* _To be done_
Copy the data below exactly.

* _Data section_
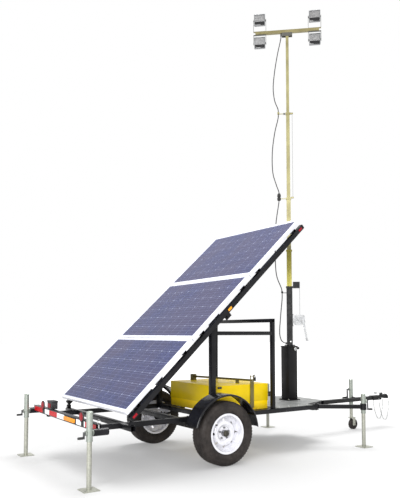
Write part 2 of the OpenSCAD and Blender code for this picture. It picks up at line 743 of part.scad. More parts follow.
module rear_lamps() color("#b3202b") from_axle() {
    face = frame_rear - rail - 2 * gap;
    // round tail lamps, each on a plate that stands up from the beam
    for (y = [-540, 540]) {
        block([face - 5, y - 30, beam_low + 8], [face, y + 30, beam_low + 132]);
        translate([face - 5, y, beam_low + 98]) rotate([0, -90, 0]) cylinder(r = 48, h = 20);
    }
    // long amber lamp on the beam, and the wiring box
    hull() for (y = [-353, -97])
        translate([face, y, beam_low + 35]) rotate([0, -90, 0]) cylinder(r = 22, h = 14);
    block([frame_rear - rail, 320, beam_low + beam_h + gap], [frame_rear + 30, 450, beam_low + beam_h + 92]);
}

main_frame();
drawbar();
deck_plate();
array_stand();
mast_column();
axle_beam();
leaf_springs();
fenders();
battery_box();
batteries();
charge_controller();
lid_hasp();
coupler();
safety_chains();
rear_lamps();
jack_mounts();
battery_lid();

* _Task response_
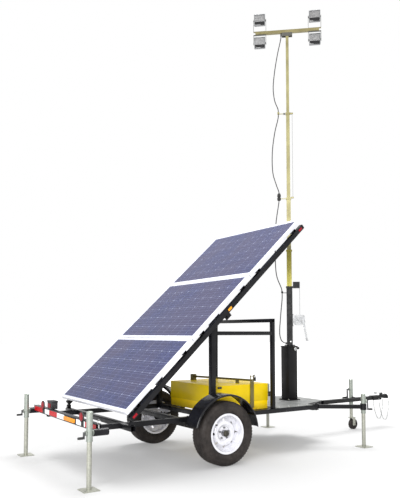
Write part 2 of the OpenSCAD and Blender code for this picture. It picks up at line 743 of part.scad. More parts follow.
module rear_lamps() color("#b3202b") from_axle() {
    face = frame_rear - rail - 2 * gap;
    // round tail lamps, each on a plate that stands up from the beam
    for (y = [-540, 540]) {
        block([face - 5, y - 30, beam_low + 8], [face, y + 30, beam_low + 132]);
        translate([face - 5, y, beam_low + 98]) rotate([0, -90, 0]) cylinder(r = 48, h = 20);
    }
    // long amber lamp on the beam, and the wiring box
    hull() for (y = [-353, -97])
        translate([face, y, beam_low + 35]) rotate([0, -90, 0]) cylinder(r = 22, h = 14);
    block([frame_rear - rail, 320, beam_low + beam_h + gap], [frame_rear + 30, 450, beam_low + beam_h + 92]);
}

main_frame();
drawbar();
deck_plate();
array_stand();
mast_column();
axle_beam();
leaf_springs();
fenders();
battery_box();
batteries();
charge_controller();
lid_hasp();
coupler();
safety_chains();
rear_lamps();
jack_mounts();
battery_lid();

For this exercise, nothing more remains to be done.